DATASET ENTRIES:
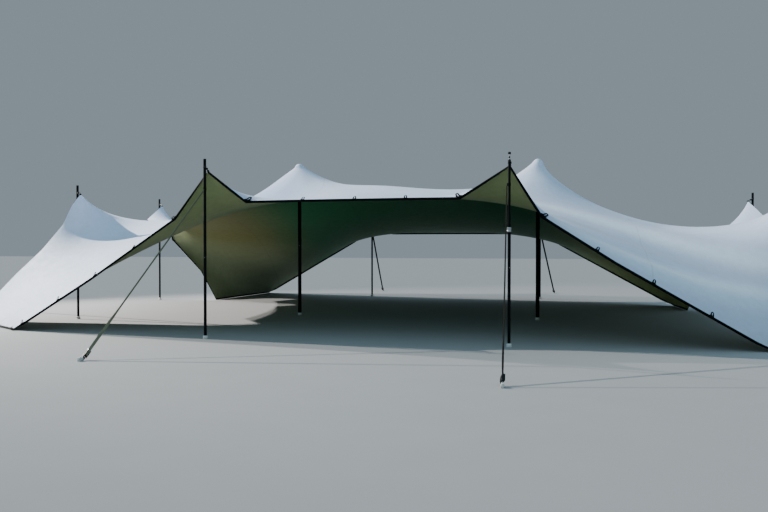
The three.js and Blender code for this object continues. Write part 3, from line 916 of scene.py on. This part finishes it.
def shell(grid_along, grid_deep):
    """A closed thin shell over the net. Its upper face has slot 0 and its lower face slot 1."""
    deep, along = np.meshgrid(grid_deep, grid_along, indexing="ij")
    rows, columns = along.shape
    upper = cloth_at(along, deep, np.full(along.shape, CLOTH_THICK / 2)).reshape(-1, 3)
    lower = cloth_at(along, deep, np.full(along.shape, -CLOTH_THICK / 2)).reshape(-1, 3)
    flat = np.stack([along / CELLS_ALONG * FLAT_WIDTH, deep / CELLS_DEEP * FLAT_DEPTH], -1)
    flat = flat.reshape(-1, 2)
    count = rows * columns
    index = np.arange(count).reshape(rows, columns)
    a, b = index[:-1, :-1].ravel(), index[:-1, 1:].ravel()
    c, d = index[1:, 1:].ravel(), index[1:, :-1].ravel()
    top_faces = np.stack([a, b, c, d], -1)
    low_faces = np.stack([a, d, c, b], -1) + count
    rim = np.concatenate([index[0, :-1], index[:-1, -1], index[-1, :0:-1], index[:0:-1, 0]])
    following = np.roll(rim, -1)
    rim_faces = np.stack([rim + count, following + count, following, rim], -1)
    shape = Shape()
    shape.points = [tuple(p) for p in np.concatenate([upper, lower]).tolist()]
    shape.faces = [tuple(f) for f in np.concatenate([top_faces, low_faces, rim_faces]).tolist()]
    shape.slots = [0] * len(top_faces) + [1] * len(low_faces) + [0] * len(rim_faces)
    shape.maps = [tuple(m) for m in np.concatenate([flat, flat]).tolist()]
    return shape


def make_canopy():
    shape = shell(grid_lines(CELLS_ALONG), grid_lines(CELLS_DEEP))
    panels = [f"canopy_panel_{k + 1}" for k in range(len(PANEL_SEAMS) + 1)]
    return shape.piece("canopy", [CLOTH_OUTSIDE, CLOTH_INSIDE], "cloth", 0.0, panels)


# The edges of the cloth, with their hems and loops.


# Middle lines of the hem, as (inset on the cloth, rise out of its face) pairs.
FLAT_HEM = ((0.036, 0), (0.028, 0), (0.019, 0), (0.01, 0), (0.003, 0), (-0.001, 0))
ROLLED_HEM = ((0.012, 0), (0.006, -0.0005), (0.001, -0.005), (0, -0.015), (0, -0.026), (0.003, -0.037))
UNDER_HEM = (
    (0.044, -0.005), (0.036, -0.005), (0.027, -0.005), (0.018, -0.005), (0.011, -0.0048),
    (0.005, -0.0045),
)
HEM_THICK = 0.005
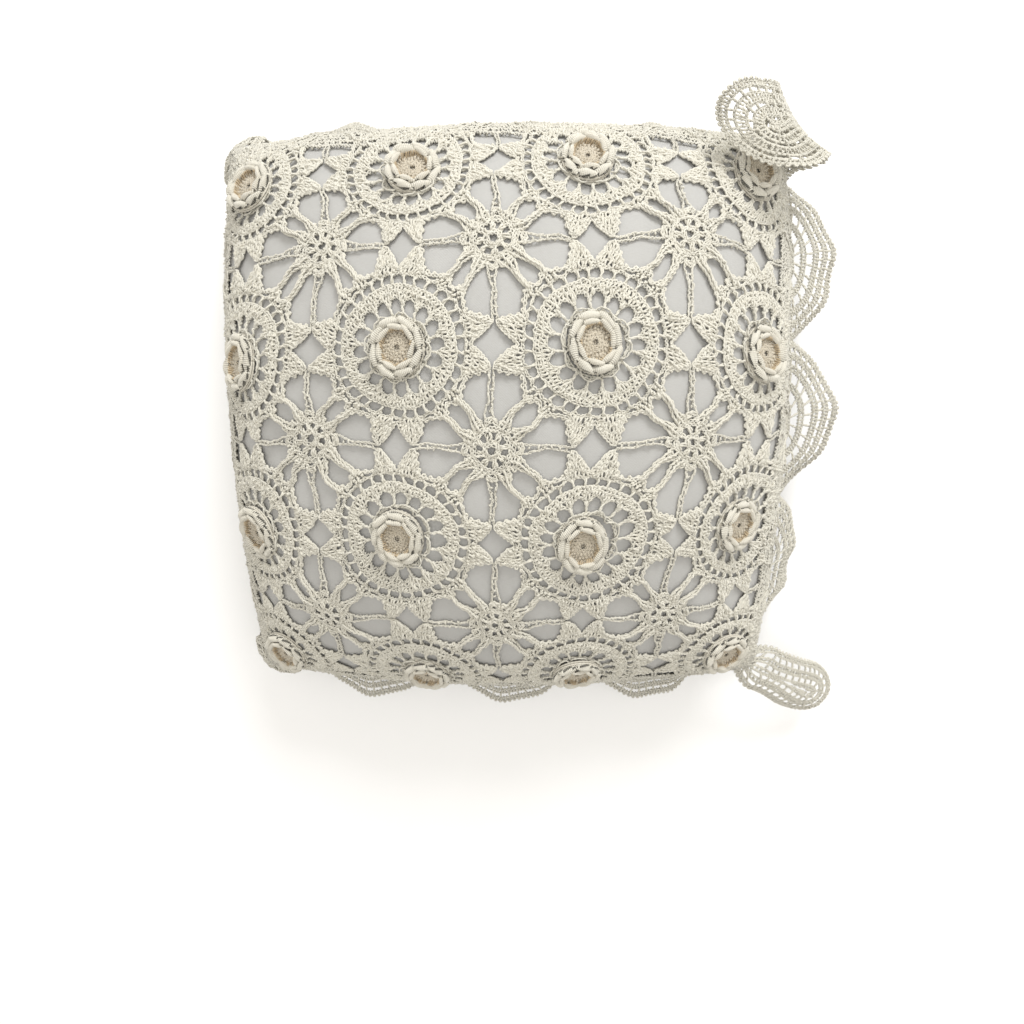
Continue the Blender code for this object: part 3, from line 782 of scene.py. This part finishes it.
def lay_on_corner(corner):
    """Map of a corner's lobe: flat x is across its middle line and y along it from the corner."""
    turns = {"top_right": 0, "top_left": 1, "bottom_left": 2, "bottom_right": 3}[corner]
    points, lean = LOBE_LINES[corner]
    points = np.array(points, float)
    length = length_along(points)
    line = sampled(points, np.linspace(0, length[-1], 200), length)
    smooth(line, 90)
    length = length_along(line)
    angle = math.radians(45 + lean)
    ahead = np.array([math.cos(angle), math.sin(angle), 0])
    aside = np.array([-math.sin(angle), math.cos(angle), 0])
    upward = np.array([0, 0, 1.0])
    corner_point = seam(np.array(LACE_HALF))[0]
    middle = corner_point + line[:, :1] * ahead + line[:, 1:2] * aside + line[:, 2:] * upward
    through = unit(np.cross(unit(np.gradient(middle, axis=0)), aside))
    stretch = length[-1] / LOBE_LONG

    def lay(flat):
        x, y, height = flat[..., 0], flat[..., 1], flat[..., 2]
        at = np.clip(y, 0, LOBE_LONG) * stretch
        place = sampled(middle, at, length)
        up = unit(sampled(through, at, length))
        roll = LOBE_ROLL[corner]
        bent = np.clip(x / roll, -1.6, 1.6)
        lift = height - LACE_HEIGHT
        sag = -(1 - np.cos(bent)) * roll + 0.9 * np.sin(y / 4.3) * np.clip(np.abs(x) / 20, 0, 1)
        place = place - aside * (np.sin(bent) * (roll + lift))[..., None]
        place = place + up * (sag + lift * np.cos(bent))[..., None]
        outer = up * np.cos(bent)[..., None] - aside * np.sin(bent)[..., None]
        # Near the seam the lobe spreads along both sides of the corner
        base = np.where((x > 0)[..., None], seam(LACE_HALF - np.clip(x, 0, LOBE_FOOT))[0],
                        turned(seam(-LACE_HALF + np.clip(-x, 0, LOBE_FOOT))[0], 1))
        share = smooth_step(np.clip(1 - y / LOBE_NECK, 0, 1))[..., None]
        place = place * (1 - share) + (base + upward * lift[..., None]) * share
        return turned(above_floor(place), turns) / 1000, turned(outer, turns)

    return lay


def lobe_stitches(s, rows, slim):
    """One lobe, in the flat plane that lay_on_corner takes."""
    side = np.array(LOBE_SIDE) * (slim, 1)
    end = LOBE_ROUND * slim
    arc = polar(end, np.linspace(np.pi, 0, 60)) + np.array([0, LOBE_LONG - end])
    outline = np.concatenate([side, arc[1:-1], (side * [-1, 1])[::-1]])
    edge = even(outline, 0.35)
    smooth(edge, 20)
    ahead = unit(np.gradient(edge, axis=0))
    inward = np.stack([ahead[:, 1], -ahead[:, 0]], -1)
    # Rows from both sides stop where they meet at the middle, the seam or the round end's centre
    far, tiny = 60, 1e-3
    slope = np.where(np.abs(inward[:, 0]) < tiny, tiny, inward[:, 0])
    to_middle = np.where(edge[:, 0] * inward[:, 0] < 0, -edge[:, 0] / slope, far)
    to_seam = np.where(inward[:, 1] < -tiny, -edge[:, 1] / np.minimum(inward[:, 1], -tiny), far)
    past_top = np.where(edge[:, 1] > LOBE_LONG - end, end, far)
    deepest = np.minimum(np.minimum(np.abs(to_middle), to_seam), past_top) - 0.6
    edging_stitches(s, edge, inward, deepest, rows)


# ---- Materials ----
# Warm tan of painted shade, for the shade inside the roses' cups
PAINTED_SHADE_TAN = (0.47, 0.37, 0.235)
PLIES = 3    # yarns twisted into one thread
PLY_LENGTH = 0.55    # of one turn of the twist
YARN_PITCH = 0.62    # of the casing's weave, over two yarns
THREAD_RELIEF, WEAVE_RELIEF = 0.00008, 0.00016    # metres
THREAD_TONE_SCALE = 260    # to the metre
SLUB_SCALE, SLUB_STRETCH = 0.9, (0.5, 4, 1)    # to the millimetre


def node_material(name, slot_colour, roughness, sheen):
    made = bpy.data.materials.new(name)
    made.use_nodes = True
    nodes, links = made.node_tree.nodes, made.node_tree.links
    shader = nodes["Principled BSDF"]
    shader.inputs["Base Color"].default_value = (*slot_colour, 1)
    shader.inputs["Roughness"].default_value = roughness
    shader.inputs["Sheen Weight"].default_value = sheen
    shader.inputs["Sheen Roughness"].default_value = 0.5
    shader.inputs["Specular IOR Level"].default_value = 0.25
    return made, nodes, links, shader


def math_node(nodes, links, operation, first, second=None):
    """A Math node's output; first is a socket, and second is a socket or a number."""
    made = nodes.new("ShaderNodeMath")
    made.operation = operation
    links.new(first, made.inputs[0])
    if isinstance(second, float):
        made.inputs[1].default_value = second
    elif second is not None:
        links.new(second, made.inputs[1])
    return made.outputs[0]


def split_uv(nodes, links, layer):
    """A UV layer's output, and its X and Y."""
    uv = nodes.new("ShaderNodeUVMap")
    uv.uv_map = layer
    split = nodes.new("ShaderNodeSeparateXYZ")
    links.new(uv.outputs["UV"], split.inputs["Vector"])
    return uv.outputs["UV"], split.outputs["X"], split.outputs["Y"]


def add_bump(nodes, links, height, strength, distance, shader):
    bump = nodes.new("ShaderNodeBump")
    bump.inputs["Strength"].default_value = strength
    bump.inputs["Distance"].default_value = distance
    links.new(height, bump.inputs["Height"])
    links.new(bump.outputs["Normal"], shader.inputs["Normal"])


def mixed_colour(nodes, links, factor, low, high):
    """Colour from low, a colour or a socket, to the colour high as the factor goes from 0 to 1."""
    mix = nodes.new("ShaderNodeMix")
    mix.data_type = "RGBA"
    links.new(factor, mix.inputs["Factor"])
    if isinstance(low, tuple):
        mix.inputs["A"].default_value = (*low, 1)
    else:
        links.new(low, mix.inputs["A"])
    mix.inputs["B"].default_value = (*high, 1)
    return mix.outputs["Result"]


def thread_material(name, light, dark):
    """Cotton thread: three plies twisted round each other, a slow drift of tone, and a warm tan of
    painted shade where the mesh asks for it.
    """
    made, nodes, links, shader = node_material(name, light, 0.75, 0.25)
    place = nodes.new("ShaderNodeTexCoord")
    tone = nodes.new("ShaderNodeTexNoise")
    tone.inputs["Scale"].default_value = THREAD_TONE_SCALE
    tone.inputs["Detail"].default_value = 3
    links.new(place.outputs["Object"], tone.inputs["Vector"])
    # Painted shade: each point's shade amount mixes in the warm tan
    shade_attribute = nodes.new("ShaderNodeAttribute")
    shade_attribute.attribute_name = "painted_shade"
    cotton = mixed_colour(nodes, links, tone.outputs["Fac"], dark, light)
    cotton = mixed_colour(nodes, links, shade_attribute.outputs["Fac"], cotton, PAINTED_SHADE_TAN)
    links.new(cotton, shader.inputs["Base Color"])
    _, around, along = split_uv(nodes, links, "thread")
    turned_by = math_node(nodes, links, "MULTIPLY", around, PLIES * 2 * math.pi)
    wound_by = math_node(nodes, links, "MULTIPLY", along, 2 * math.pi / PLY_LENGTH)
    phase = math_node(nodes, links, "ADD", turned_by, wound_by)
    add_bump(nodes, links, math_node(nodes, links, "SINE", phase), 0.5, THREAD_RELIEF, shader)
    return made


def woven_material(name, light, dark):
    """Plain-woven cotton: crossed yarns, slubs and a faint unevenness of tone."""
    made, nodes, links, shader = node_material(name, light, 0.85, 0.15)
    uv, across, along = split_uv(nodes, links, "weave")
    yarns = []
    for axis in (across, along):
        scaled = math_node(nodes, links, "MULTIPLY", axis, 2 * math.pi / YARN_PITCH)
        yarns.append(math_node(nodes, links, "SINE", scaled))
    crossed = math_node(nodes, links, "MULTIPLY", *yarns)
    slub = nodes.new("ShaderNodeTexNoise")
    slub.inputs["Scale"].default_value = SLUB_SCALE
    slub.inputs["Detail"].default_value = 4
    stretched = nodes.new("ShaderNodeMapping")
    stretched.inputs["Scale"].default_value = SLUB_STRETCH
    links.new(uv, stretched.inputs["Vector"])
    links.new(stretched.outputs["Vector"], slub.inputs["Vector"])
    links.new(mixed_colour(nodes, links, slub.outputs["Fac"], dark, light), shader.inputs["Base Color"])
    height = math_node(nodes, links, "ADD", crossed, slub.outputs["Fac"])
    add_bump(nodes, links, height, 0.6, WEAVE_RELIEF, shader)
    return made


LACE_COTTON = thread_material("lace_cotton", (0.70, 0.68, 0.605), (0.63, 0.60, 0.51))
ROSE_COTTON = thread_material("rose_cotton", (0.68, 0.655, 0.58), (0.60, 0.57, 0.485))
CASING_COTTON = woven_material("casing_cotton", (0.53, 0.53, 0.52), (0.44, 0.43, 0.405))


# ---- Pieces ----
def show(name, mesh, material, slot, *nodes):
    """Puts a piece in the scene in place of the CAD nodes named."""
    made = bpy.data.objects.new(name, mesh)
    bpy.context.scene.collection.objects.link(made)
    mesh.materials.append(material)
    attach(made, "root")
    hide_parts(*nodes)
    return made


def add_casing():
    """Both panels as one closed body; front and back share the points of the rim."""
    cells = 150
    flat = LACE_HALF * np.sin(np.linspace(-np.pi / 2, np.pi / 2, cells + 1))
    u, v = np.meshgrid(flat, flat)
    front = cushion(u, v)
    creases = waves(np.stack([u, v], -1), *CREASE_WAVES)[..., 0]
    fade = np.clip(from_seam(u, v) / SEAM_FADE, 0, 1)
    front = front + normal_at(u, v) * (soft(u, v) + creases * fade)[..., None]
    back = cushion(u, v, back=True)
    rim = (np.abs(u) >= LACE_HALF - 1e-6) | (np.abs(v) >= LACE_HALF - 1e-6)
    wide = cells + 1
    index = np.arange(wide * wide).reshape(wide, wide)
    back_index = np.where(rim, index, wide * wide + np.cumsum(~rim.ravel()).reshape(wide, wide) - 1)
    verts = np.concatenate([front.reshape(-1, 3), back[~rim]]) / 1000
    quads = []
    uv = []
    for layer, flip in ((index, False), (back_index, True)):
        corner = [layer[:-1, :-1], layer[:-1, 1:], layer[1:, 1:], layer[1:, :-1]]
        place = [np.stack([g[a:cells + a, b:cells + b] for g in (u, v)], -1)
                 for a, b in ((0, 0), (0, 1), (1, 1), (1, 0))]
        if flip:
            corner, place = corner[::-1], place[::-1]
        quads.append(np.stack(corner, -1).reshape(-1, 4))
        uv.append(np.stack(place, -2).reshape(-1, 2))
    mesh = bpy.data.meshes.new("casing")
    mesh.from_pydata(verts.tolist(), [], np.concatenate(quads).tolist())
    mesh.uv_layers.new(name="weave").data.foreach_set("uv", np.concatenate(uv).ravel())
    mesh.shade_smooth()
    made = show("casing", mesh, CASING_COTTON, "casing_cotton", "casing_front", "casing_back",
                "fibre_filling")


def show_lace(kind, tag, strands, node):
    """Shows one piece of the lace in place of its CAD node."""
    mesh = strands.mesh("lace_" + kind)
    return show(f"lace_{kind}_{tag}", mesh, LACE_COTTON, "crochet_cotton", node)


def add_cover():
    """Motifs with their roses, and the whole stars between them."""
    for row, v in enumerate(ROWS, 1):
        for column, u in enumerate(ROWS, 1):
            seed = 10 * row + column
            s = Strands(lay_on_front, seed)
            motif_stitches(s, (u * PITCH, v * PITCH))
            tag = f"r{row}c{column}"
            made = show_lace("motif", tag, s, "motif_" + tag)
            s = Strands(lay_on_rose(u * PITCH, v * PITCH, seed), seed + 100)
            rose_stitches(s, seed)
            show("lace_rose_" + tag, s.mesh("lace_rose"), ROSE_COTTON, "rose_cotton", "rose_" + tag)
    for row, v in enumerate(STAR_ROWS, 1):
        for column, u in enumerate(STAR_ROWS[::-1], 1):
            s = Strands(lay_on_front, 200 + 10 * row + column)
            star_stitches(s, (u * PITCH, v * PITCH))
            tag = f"r{row}c{column}"
            made = show_lace("star", tag, s, "star_" + tag)


def add_edging():
    """Each side's half stars, border and scallops as one piece, and the lobes at the corners."""
    for turns, side in enumerate(SIDES):
        s = Strands(lay_on_front, 300 + turns, sides=3)
        for offset in STAR_ROWS:
            middle = turned(np.array([LACE_HALF, offset * PITCH, 0]), turns)[:2]
            start, margin = np.pi / 2 * (1 + turns), 0.02
            star_stitches(s, middle, start - margin, start + np.pi + margin)
        header_stitches(s, turns)
        s.lay = lay_on_side(side)
        for offset in STAR_ROWS:
            scallop_stitches(s, offset * PITCH)
        made = show_lace("edging", side, s, "edging_" + side)
    for n, corner in enumerate(LOBE_LINES):
        s = Strands(lay_on_corner(corner), 320 + n, sides=3)
        lobe_stitches(s, FLAP_ROWS if corner == "top_right" else EDGE_ROWS, LOBE_SLIM[corner])
        made = show_lace("lobe", corner, s, "edging_" + corner)


# ---- Floor, light and camera ----
def add_floor():
    half = 3.0    # metres
    corners = [(-half, -half, 0), (half, -half, 0), (half, half, 0), (-half, half, 0)]
    mesh = bpy.data.meshes.new("floor")
    mesh.from_pydata(corners, [], [(0, 1, 2, 3)])
    floor = bpy.data.objects.new("floor", mesh)
    bpy.context.scene.collection.objects.link(floor)
    mesh.materials.append(node_material("floor_white", (0.93, 0.93, 0.93), 0.9, 0.0)[0])


def add_area_light(name, place, aim, size, watts, colour):
    """A square light; place, aim and size are metres."""
    data = bpy.data.lights.new(name, "AREA")
    data.shape = "RECTANGLE"
    data.size = size
    data.size_y = size
    data.energy = watts
    data.color = colour
    lamp = bpy.data.objects.new(name, data)
    lamp.location = place
    lamp.rotation_euler = (Vector(aim) - Vector(place)).to_track_quat("-Z", "Y").to_euler()
    bpy.context.scene.collection.objects.link(lamp)


def add_light():
    middle = (0, 0, 0.05)
    add_area_light("window", (0.45, 1.3, 0.9), middle, 0.6, 19.5, (0.98, 0.99, 1.0))
    add_area_light("ceiling", (0.1, 0.1, 1.9), middle, 1.6, 11, (0.98, 0.985, 1.0))
    world = bpy.data.worlds.new("studio")
    world.use_nodes = True
    world.node_tree.nodes["Background"].inputs["Color"].default_value = (1.0, 0.965, 0.90, 1)
    world.node_tree.nodes["Background"].inputs["Strength"].default_value = 0.80
    bpy.context.scene.world = world


def add_camera():
    """Looks down on the pillow from a little past its middle, as a hand-held phone does."""
    data = bpy.data.cameras.new("camera")
    data.sensor_fit = "HORIZONTAL"
    data.sensor_width = 36.0
    data.lens = 25.8
    data.clip_start = 0.01
    camera = bpy.data.objects.new("camera", data)
    forward = Vector((-0.0347, -0.1903, -0.9811)).normalized()
    up = Vector((0.0003, 0.9817, -0.1904))
    right = forward.cross(up).normalized()
    up = right.cross(forward)
    pose = Matrix((right, up, -forward)).transposed().to_4x4()
    pose.translation = (0.0155, 0.025, 0.359 + SEAM_Z / 1000)    # metres
    camera.matrix_world = pose
    bpy.context.scene.collection.objects.link(camera)
    bpy.context.scene.camera = camera


add_casing()
add_cover()
add_edging()
add_floor()
add_light()
add_camera()
bpy.context.scene.view_settings.view_transform = "Standard"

WHAT YOU NEED TO DO: Find each line that has the word "code", then copy it out.

COMPLETE ANSWER:
The three.js and Blender code for this object continues. Write part 3, from line 916 of scene.py on. This part finishes it.
Continue the Blender code for this object: part 3, from line 782 of scene.py. This part finishes it.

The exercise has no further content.